The moment that the flash file containing the video player is downloaded from YouTube's servers and displayed in the user's browser as part of another Web page, the cookie is transmitted to YouTube's servers. Considering how widespread the practice of embedding YouTube videos has become, this gives Google an amazing amount of data on the Web-browsing activities of hundreds of millions of Internet users--many of whom may not realize that such tracking data is being collected.
The White House policy is not being followed
"If you would like to view a video without the use of persistent cookies, a link to download the video file is typically provided just below the video."
As of Thursday morning, this statement is false.
In multiple tests by this blogger with both Internet Explorer and Firefox, merely visiting pages on the White House blog causes YouTube to set a long-term tracking cookie in the browser--even if the user does not press the play button to start the video. After eight months, this cookie will be automatically deleted by the user's browser--unless, of course, the user visits another Web page somewhere else on the Internet containing a YouTube-embedded video, in which case, the eight-month cookie clock is reset. Given how widespread YouTube video embeds have become, this cookie essentially lasts forever.
The Obama White House Web site is only two days old, and so it is certainly possible that the team simply hasn't gotten around to deploying a more privacy-preserving system for YouTube video embeds. Protecting users who do not click "play" from automatically receiving a cookie is certainly possible; the Electronic Frontier Foundation in 2008 released a wrapper script for YouTube videos that provided this very feature. Let us hope that the Obama team deploys such a technology in due course.
Can YouTube be justified as a "compelling need"?
For the past 10 years, federal agencies have been prohibited from using tracking cookies on their Web sites, except in a few special cases. The Office of Management and Budget rule M-03-22 states that:
"Agencies are prohibited from using persistent cookies or any other means (e.g., web beacons) to track visitors' activity on the Internet except .... [when there is] a compelling need."
The question we must now focus on is this: Is the need for Obama to use embedded videos hosted by YouTube (and not, say, another company's video-streaming platform that does not force cookies upon its users) a use that can be reasonably described as compelling?
Presumably, this has been justified on the basis that YouTube forces cookies on the visitors of any Web site that embeds one of its videos.

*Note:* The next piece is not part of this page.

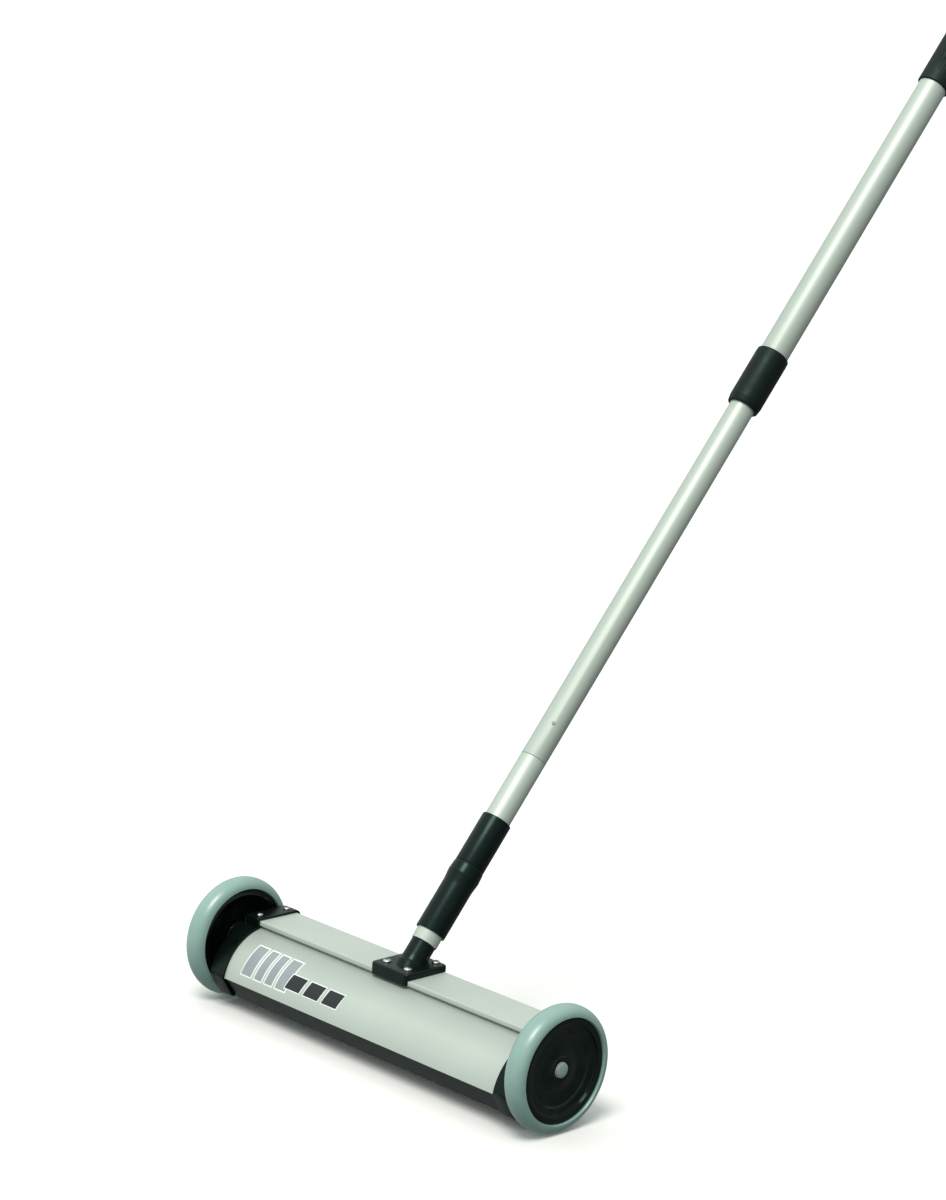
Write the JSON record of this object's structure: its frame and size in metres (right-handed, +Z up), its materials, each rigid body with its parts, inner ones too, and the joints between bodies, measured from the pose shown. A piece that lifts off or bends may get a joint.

However, while Joe or Jane blogger has no bargaining power with YouTube/Google, the federal government certainly does.
In just the past couple weeks, YouTube has launched dedicated pages for both the House and Senate to show off their own videos, and the site also recently started allowing users to directly download copies of some videos. This latter feature has not yet been widely deployed across the site, and is seems to be limited to videos posted by Obama's team.
Given the famously close connections between Obama and Google, you'd think his tech team could negotiate for a cookie-less way to embed videos. At a technical level, this would be an easy enough change, even if it would deny Google the ability to collect even more information on millions of Americans.
Cookies and other federal agencies
Finally, the new White House YouTube rule may have a far broader impact on the way that federal agencies use Web 2.0 content. Simply put, if another federal agency embeds a YouTube video in its Web site without first having the agency's legal team issue a waiver, have federal rules been violated?
Up until this week, federal agencies have been free to embed Web 2.0 content in their own sites without any real need to consider the privacy risks posed to end users. The fact that the White House Counsel has felt it necessary to issue such a waiver for YouTube videos appearing on the White House Web page could be reasonably interpreted to mean that such a waiver is now required for all embedded Web 2.0 content that might force cookies upon end users. This is certainly new legal ground.